In the next four hours there were times when he thought he might give up. He had thrown up, had swallowed seawater and thrown that up too. He would have promised to walk from Mayfair to John O’Groats for a drop of fresh water, after two hours. After three the seabed seemed a comforting thought. His friend Halifax was there.

The sun began exert a terrible pressure on his head, in his temples. On he swam, or, more accurately, drifted with some purpose.

The Lucy came closer, it seemed, but never very close.

He swam on.

He had never known such fatigue, or for his body to be in such open rebellion against him: actions he had taken for granted once upon a time, in the life before he was in the water, seemed impossible now. He couldn’t turn his head more than a fraction of an inch. He couldn’t swallow, quite.

It was when he kicked hard for ten yards and looked up to see that the ship seemed farther away than it had, much farther, that he felt certain he would die.

It was just as he was drifting out of consciousness, when even the thought of Jane couldn’t make him put one arm in front of the other, that great strong hands pulled him up underneath his arms.

“We’ve got you, sir,” said a voice that in some distant chamber of his mind Lenox recorded as belonging to McEwan.
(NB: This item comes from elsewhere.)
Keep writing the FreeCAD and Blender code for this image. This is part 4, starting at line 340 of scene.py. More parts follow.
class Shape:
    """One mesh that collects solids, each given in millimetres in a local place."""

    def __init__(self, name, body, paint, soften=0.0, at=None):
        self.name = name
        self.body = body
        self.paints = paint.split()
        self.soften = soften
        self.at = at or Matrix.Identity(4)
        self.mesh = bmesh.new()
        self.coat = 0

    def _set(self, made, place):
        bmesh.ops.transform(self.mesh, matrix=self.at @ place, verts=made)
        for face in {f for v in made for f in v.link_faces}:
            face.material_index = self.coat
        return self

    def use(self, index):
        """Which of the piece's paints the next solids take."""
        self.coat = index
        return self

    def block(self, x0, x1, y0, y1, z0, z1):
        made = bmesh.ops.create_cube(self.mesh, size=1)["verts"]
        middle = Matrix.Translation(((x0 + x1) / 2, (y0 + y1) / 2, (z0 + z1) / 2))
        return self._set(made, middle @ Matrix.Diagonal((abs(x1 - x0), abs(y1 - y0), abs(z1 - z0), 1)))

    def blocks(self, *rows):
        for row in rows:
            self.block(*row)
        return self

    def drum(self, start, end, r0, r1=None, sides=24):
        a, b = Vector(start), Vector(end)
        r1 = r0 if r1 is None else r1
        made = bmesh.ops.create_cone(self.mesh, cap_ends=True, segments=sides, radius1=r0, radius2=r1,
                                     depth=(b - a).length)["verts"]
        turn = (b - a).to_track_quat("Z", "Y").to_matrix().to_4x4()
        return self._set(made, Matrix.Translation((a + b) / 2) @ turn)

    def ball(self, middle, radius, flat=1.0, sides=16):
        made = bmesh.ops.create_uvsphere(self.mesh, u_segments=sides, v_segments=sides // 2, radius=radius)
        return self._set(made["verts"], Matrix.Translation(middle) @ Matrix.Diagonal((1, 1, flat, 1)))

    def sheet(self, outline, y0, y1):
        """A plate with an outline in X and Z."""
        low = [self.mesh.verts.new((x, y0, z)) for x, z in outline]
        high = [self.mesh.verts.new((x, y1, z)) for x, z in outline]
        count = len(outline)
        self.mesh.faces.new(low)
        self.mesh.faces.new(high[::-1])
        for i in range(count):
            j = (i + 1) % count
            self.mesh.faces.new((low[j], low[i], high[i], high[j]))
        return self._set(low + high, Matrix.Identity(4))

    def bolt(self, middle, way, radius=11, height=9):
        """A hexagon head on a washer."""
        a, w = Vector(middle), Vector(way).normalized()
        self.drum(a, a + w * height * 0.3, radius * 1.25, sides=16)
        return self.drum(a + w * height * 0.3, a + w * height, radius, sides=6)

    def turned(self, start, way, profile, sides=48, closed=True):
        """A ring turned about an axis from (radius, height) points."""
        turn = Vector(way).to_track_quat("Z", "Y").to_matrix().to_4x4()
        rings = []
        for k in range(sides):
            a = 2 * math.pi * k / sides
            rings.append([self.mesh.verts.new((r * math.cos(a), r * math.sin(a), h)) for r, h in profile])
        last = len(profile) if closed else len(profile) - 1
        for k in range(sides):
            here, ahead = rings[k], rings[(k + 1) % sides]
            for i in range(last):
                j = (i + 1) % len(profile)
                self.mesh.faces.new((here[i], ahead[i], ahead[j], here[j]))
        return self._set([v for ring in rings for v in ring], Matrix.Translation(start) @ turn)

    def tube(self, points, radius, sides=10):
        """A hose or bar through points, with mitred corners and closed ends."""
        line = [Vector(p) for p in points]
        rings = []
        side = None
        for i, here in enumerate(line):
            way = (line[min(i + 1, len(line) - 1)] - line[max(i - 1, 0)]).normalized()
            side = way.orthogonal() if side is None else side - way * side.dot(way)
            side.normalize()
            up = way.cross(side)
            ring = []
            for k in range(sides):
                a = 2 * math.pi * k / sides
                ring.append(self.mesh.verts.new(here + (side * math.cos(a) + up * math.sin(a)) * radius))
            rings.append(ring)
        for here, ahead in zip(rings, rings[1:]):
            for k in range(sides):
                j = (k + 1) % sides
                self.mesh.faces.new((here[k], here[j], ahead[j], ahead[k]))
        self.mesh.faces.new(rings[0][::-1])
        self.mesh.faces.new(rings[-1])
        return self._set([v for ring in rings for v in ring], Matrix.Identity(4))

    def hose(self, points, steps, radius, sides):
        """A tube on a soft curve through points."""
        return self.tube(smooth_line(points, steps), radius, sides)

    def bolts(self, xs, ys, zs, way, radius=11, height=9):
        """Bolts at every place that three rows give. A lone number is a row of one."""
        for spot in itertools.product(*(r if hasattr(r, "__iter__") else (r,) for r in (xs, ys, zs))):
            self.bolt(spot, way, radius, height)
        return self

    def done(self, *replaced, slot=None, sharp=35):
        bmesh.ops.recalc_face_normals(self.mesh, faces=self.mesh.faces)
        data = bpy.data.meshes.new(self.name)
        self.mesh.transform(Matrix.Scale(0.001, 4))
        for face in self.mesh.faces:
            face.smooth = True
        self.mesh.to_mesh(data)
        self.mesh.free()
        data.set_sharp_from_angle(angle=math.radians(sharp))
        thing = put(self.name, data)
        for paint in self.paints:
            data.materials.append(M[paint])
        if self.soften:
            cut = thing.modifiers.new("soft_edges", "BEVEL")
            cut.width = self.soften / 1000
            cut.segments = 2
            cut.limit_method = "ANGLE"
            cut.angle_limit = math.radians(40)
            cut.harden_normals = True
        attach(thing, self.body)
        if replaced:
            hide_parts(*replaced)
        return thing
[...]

Then he fainted dead away.

There was a blur of light and hurried voices when he woke, a feeling of being rumbled along over the planks of the deck. A bright light appeared in his eyes, and Tradescant’s anxious face, inspecting him.

At last he managed to croak a word, “Water!” and immediately, blessedly, received a small sip of the stuff. Instantly he threw up. He took a little more, then, and finally could bear to have half of a glass tipped into his face.
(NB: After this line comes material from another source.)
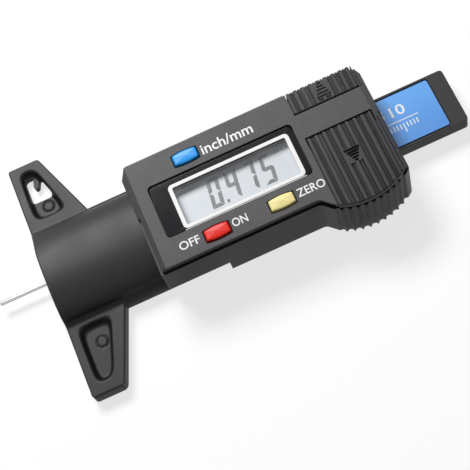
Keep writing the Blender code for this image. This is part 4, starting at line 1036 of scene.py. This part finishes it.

After that he fell into a sweet, undreaming sleep.

When he woke up it was to a voice saying, “A middling fever. Don’t think he’ll be delirious.” Lenox opened his eyes and saw Tradescant and Carrow standing five feet off, speaking in low voices. They were in Tradescant’s surgery. The other beds were all empty.
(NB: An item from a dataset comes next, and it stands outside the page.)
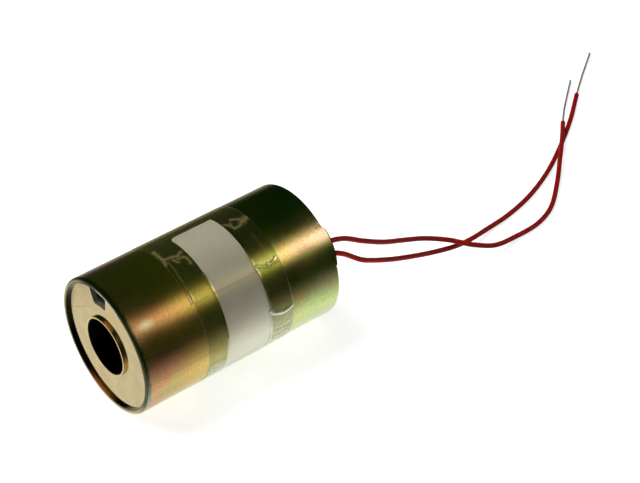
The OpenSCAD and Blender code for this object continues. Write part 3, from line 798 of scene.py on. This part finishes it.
def makeTape():
    degree = math.radians(1) * shellR
    thick, least, step = tape["thickness"], tape["thinnest"], tape["step"]
    front, firstFront, rear = tapeLow.y, tapeLow.y + tape["skew"], tapeHigh.y
    secondRear = rear - tape["skew"]
    overFrom, overTo = [a * degree for a in tape["overlap"]]
    labelFrom, labelTo = [a * degree for a in tape["labelSpan"]]
    fineFrom, fineTo = [a * degree for a in tape["fineSpan"]]
    half = math.pi * shellR
    rounds = sorted(set(gridLines(-half, fineFrom, tape["pitch"] * 3, [overFrom])
                        + gridLines(fineFrom, fineTo, tape["pitch"], [labelFrom, overTo])
                        + gridLines(fineTo, half, tape["pitch"] * 3, [labelTo])))[:-1]
    stations = gridLines(firstFront + 3 * step, rear, tape["pitch"],
                         [labelLow.y, labelHigh.y, secondRear])
    paths = [([(a * degree, y * mm) for a, y in places], width * mm, lift * mm, milk, shine)
             for places, width, lift, milk, shine in airLines]
    boxes = [(min(s for s, _ in path) - 3 * width, max(s for s, _ in path) + 3 * width,
              min(y for _, y in path) - 3 * width, max(y for _, y in path) + 3 * width)
             for path, width, _, _, _ in paths]

    def airAt(s, y):
        lift, milk, shine = 0, 0, 0
        for (path, width, up, milky, shiny), (s0, s1, y0, y1) in zip(paths, boxes):
            if s0 < s < s1 and y0 < y < y1:
                wobble = 1 + 0.3 * noise.noise(Vector((s * 1500, y * 1500, up * 9e4)))
                near = math.exp(-(lineDistance(path, s, y) / (width * wobble)) ** 2)
                lift, milk = max(lift, up * near), max(milk, milky * near)
                shine = max(shine, shiny * near)
        for a0, a1, y0, y1, milky in airPatches:
            inside = min(s - a0 * degree, a1 * degree - s, y - y0 * mm, y1 * mm - y)
            cloudy = 0.75 + 0.6 * noise.noise(Vector((s * 900, y * 900, a0)))
            milk = max(milk, milky * cloudy * smoothstep(-0.1 * mm, 0.25 * mm, inside))
        return lift, milk, shine

    bottom, top = [], []
    looks = {"trappedAir": [], "glint": [], "overPaper": []}
    for s in rounds:
        over = smoothstep(-step, step, s - overFrom) * smoothstep(-step, step, overTo - s)
        rowFront = firstFront + (front - firstFront) * over
        strip = [rowFront + (firstFront + 2 * step - rowFront) * k / 5 for k in range(6)]
        for y in strip + stations:
            outside = max(labelLow.y - y, y - labelHigh.y, labelFrom - s, s - labelTo, 0)
            gap = tape["gap"] + tape["labelThickness"] * (1 - smoothstep(step, tape["tent"], outside))
            gap += tape["ripple"] * (1 + noise.noise(Vector((s * 330, y * 330, 0.3))))
            second = over * smoothstep(-step, step, secondRear - y)
            first = smoothstep(-step, step, y - firstFront)
            lift, milk, shine = airAt(s, y)
            edge = 1 - smoothstep(0, tape["edgeWidth"], min(y - rowFront, rear - y))
            gap = min(gap + lift, tape["mostGap"])
            bottom.append(roundBore(s / shellR, shellR + gap, y))
            layers = max(least, first * (1 - over) + over * (first * second + least))
            sheet = thick * layers - tape["thinning"]
            top.append(roundBore(s / shellR, shellR + gap + sheet, y))
            looks["trappedAir"].append(max(milk, 0.05 * edge))
            looks["glint"].append(max(shine, 0.14 * edge))
            looks["overPaper"].append(1 - smoothstep(0, step, outside))
    columns = 6 + len(stations)
    count, outer = len(rounds), len(bottom)
    faces, kinds = [], []
    for i in range(count):  # lower and upper faces, then the two edges of the film
        j = (i + 1) % count
        for k in range(columns - 1):
            a, b, c, d = i * columns + k, j * columns + k, j * columns + k + 1, i * columns + k + 1
            faces += [(a, d, c, b), (outer + a, outer + b, outer + c, outer + d)]
            kinds += [1, 0]
        a, b = i * columns, j * columns
        faces.append((a, b, outer + b, outer + a))
        a, b = a + columns - 1, b + columns - 1
        faces.append((b, a, outer + a, outer + b))
        kinds += [0, 0]
    piece = meshPiece("clearTape", bottom + top, faces, filmFinish(), undersideFinish())
    piece.data.polygons.foreach_set("material_index", kinds)
    for name, values in looks.items():
        layer = piece.data.attributes.new(name, "FLOAT", "POINT")
        layer.data.foreach_set("value", values + values)
    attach(piece, "housing")
    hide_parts("clear_tape")
    print("tape laid:", len(faces), "faces")


makeTape()


# Floor, lamps and the dark tent that only shiny surfaces see
studio = {
    "floorColour": (0.9, 0.9, 0.9),
    "floorTooth": (0.89, 0.89, 0.89),
    "floorHalf": 3,
    "floorGap": 0.02 * mm,
    "floorSeen": 0.78,  # the floor's own glow to the camera
    "floorGlow": 0.66,  # and to the surfaces that reflect it
    "nearFloor": 23.5 * mm,  # as far as that glow holds, before it falls off to farFloor
    "farFloor": (0.028, 0.03, 0.02),
    "leftGain": 2.6,
    "world": 0.13,
    "tentRadius": 1.5,
    "tentDark": (0.032, 0.055, 0.016),
    "strip": (2.15, 1.9, 2.1),
    "stripEdge": (2.1, 1.9, 1.1),
    "stripAngle": 41,
    "stripWidth": 12,
}


def makeFloor():
    made = Finish("paleFloor")
    tooth = made.grain(30, 3)
    tone = made.blend(made.smooth(tooth, 0.3, 0.7), studio["floorTooth"], studio["floorColour"])
    seen, glossy, through = [made.add("ShaderNodeLightPath", output=f"Is {kind} Ray")
                             for kind in ("Camera", "Glossy", "Transmission")]
    glow = seen * studio["floorSeen"] + (glossy + through) * studio["floorGlow"]
    body = made.surface({"Base Color": tone, "Roughness": 0.9, "Specular IOR Level": 0.0,
                         "Emission Color": (1, 1, 1), "Emission Strength": glow})
    far = made.add("ShaderNodeEmission", None, {"Color": colour(studio["farFloor"]), "Strength": 1.0})
    away = (made.x * made.x + made.y * made.y * 0.25).calc("MAXIMUM", 0.0001)
    leftSide = made.smooth(made.x, -0.04, 0.0, studio["leftGain"], 1)
    near = (away.calc("POWER", -1) * leftSide * studio["nearFloor"] ** 2).clamped()
    mixed = made.add("ShaderNodeMixShader", None, {0: glossy * (1 - near), 1: body, 2: far})
    half = studio["floorHalf"]
    corners = [(-half, -half, 0), (half, -half, 0), (half, half, 0), (-half, half, 0)]
    floor = meshPiece("paleFloor", corners, [(0, 1, 2, 3)], made.done(mixed))
    floor.location.z = cadBox[0].z - studio["floorGap"]


def tentFinish():
    made = Finish("darkTent")
    angle = made.x.calc("ARCTAN2", made.z)
    off = (angle - math.radians(studio["stripAngle"])) / math.radians(studio["stripWidth"])
    back = made.y / (made.x * made.x + made.y * made.y + made.z * made.z).calc("SQRT")
    glow = ((off * off * -1).calc("EXPONENT") * made.smooth(back, 0.33, 0.5, 0.19, 1.0)
            * made.smooth(back, -0.1, 0.3, 0.6, 1.0)).clamped()
    strip = made.blend(glow, (0, 0, 0), made.blend(glow, studio["stripEdge"], studio["strip"]))
    dark = made.blend(made.smooth(back, 0.39, 0.48, 1.0, 0.22), (0, 0, 0), studio["tentDark"])
    return made.done(made.add("ShaderNodeEmission", None,
                              {"Color": made.blend(1.0, strip, dark, "ADD"), "Strength": 1.0}))


def makeTent():
    radius, rings, sides = studio["tentRadius"], 24, 48
    vertices = []
    for i in range(rings + 1):
        lift = math.pi / 2 * i / rings
        for k in range(sides):
            a = math.tau * k / sides
            vertices.append((radius * math.cos(lift) * math.cos(a), radius * math.cos(lift) * math.sin(a),
                             radius * math.sin(lift)))
    faces = [(i * sides + k, i * sides + (k + 1) % sides, (i + 1) * sides + (k + 1) % sides,
              (i + 1) * sides + k) for i in range(rings) for k in range(sides)]
    tent = meshPiece("darkTent", vertices, faces, tentFinish())
    tent.visible_camera = False
    tent.visible_diffuse = False
    tent.visible_shadow = False
    tent.visible_transmission = False


# The overhead lamp stands in a direction from the object. The table lamp lies on the table and
# shines up, as a pale table lights the lower side of what lies on it. Powers are in watts
lamps = {
    "overheadLamp": {"direction": (-0.4, -0.35, 0.85), "away": 1.6, "size": 1.2, "power": 15.5},
    "tableLamp": {"place": (0.055, -0.002), "lift": 0.2 * mm, "size": 0.07, "power": 0.024},
}


def addLamp(name, place, facing):
    data = bpy.data.lights.new(name, "AREA")
    data.shape = "DISK"
    data.size = lamps[name]["size"]
    data.energy = lamps[name]["power"]
    lamp = bpy.data.objects.new(name, data)
    lamp.location = place
    lamp.rotation_euler = facing
    lamp.visible_glossy = False
    lamp.visible_camera = False
    bpy.context.scene.collection.objects.link(lamp)


def setWorld():
    world = bpy.data.worlds.new("studioWorld")
    world.use_nodes = True
    background = world.node_tree.nodes["Background"]
    background.inputs["Color"].default_value = (1, 1, 1, 1)
    seen = addNode(world.node_tree, "ShaderNodeLightPath", output="Is Camera Ray")
    strength = seen.calc("MAXIMUM", studio["world"])
    world.node_tree.links.new(strength.socket, background.inputs["Strength"])
    bpy.context.scene.world = world


def makeStudio():
    makeFloor()
    makeTent()
    over, table = lamps["overheadLamp"], lamps["tableLamp"]
    direction = Vector(over["direction"])
    addLamp("tableLamp", (*table["place"], cadBox[0].z + table["lift"]), (math.pi, 0, 0))
    addLamp("overheadLamp", direction.normalized() * over["away"] + Vector((0, 0, axisZ)),
            direction.to_track_quat("Z", "Y").to_euler())
    setWorld()
    bpy.context.scene.view_settings.view_transform = "Standard"
    print("studio ready")


makeStudio()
“Some good news, that,” Lenox managed to croak.

Carrow turned at the voice and strode over to Lenox, his face filled with worry. “My dear man,” he said, “I can’t tell you the pleasure it gives me to see you awake.”

“How long has it been?”

“We pulled you on board twenty hours ago,” said Tradescant.

“Am I well?”

“You took a bad sunburn unfortunately.”

Lenox tried to open his eyes wide and felt his skin fill with fire. Once he had started to feel the sunburn it was impossible to stop feeling it, and maddening. “Balm,” he said. “My cabin. Jane sent it.”

Tradescant smiled and held it up. “Mr. McEwan found it for you,” he said. “And is ready with food, should you need it. Your nephew will be beyond happiness—he has been here every fifteen minutes.”

Despite Tradescant’s jolliness, Carrow still looked unhappy. “Still, we must apologize, Mr. Lenox, both I and my officers and even Her Majesty’s navy.”

Of course, Lenox thought stupidly. He’s the captain now.

“No need,” said Lenox. “Glad to be alive. Found Billings?”

Carrow frowned. “No. We have fixed the rudder. At the moment we are on his path, but I shall leave it to your discretion: shall we follow him or take you to Egypt?”

“You’re the captain,” said Lenox.

To Lenox’s surprise Carrow looked as if this were natural enough; he didn’t seem overawed. “We shall follow him on for six more hours, then. After that we will be near enough in sight of land to tell whether we may catch him. Frankly I doubt it, but I would sail to the Arctic to catch him, the fiend.”

“A dangerous man. I have seen it before.” Lenox coughed then, and his lungs and throat burned, but he went on. “Capable of maintaining a professional life and obeying a private devil simultaneously.”

“He was always rather peculiar, Billings. Spoke to himself. If anything I would have said he was too gentle for the service, however.”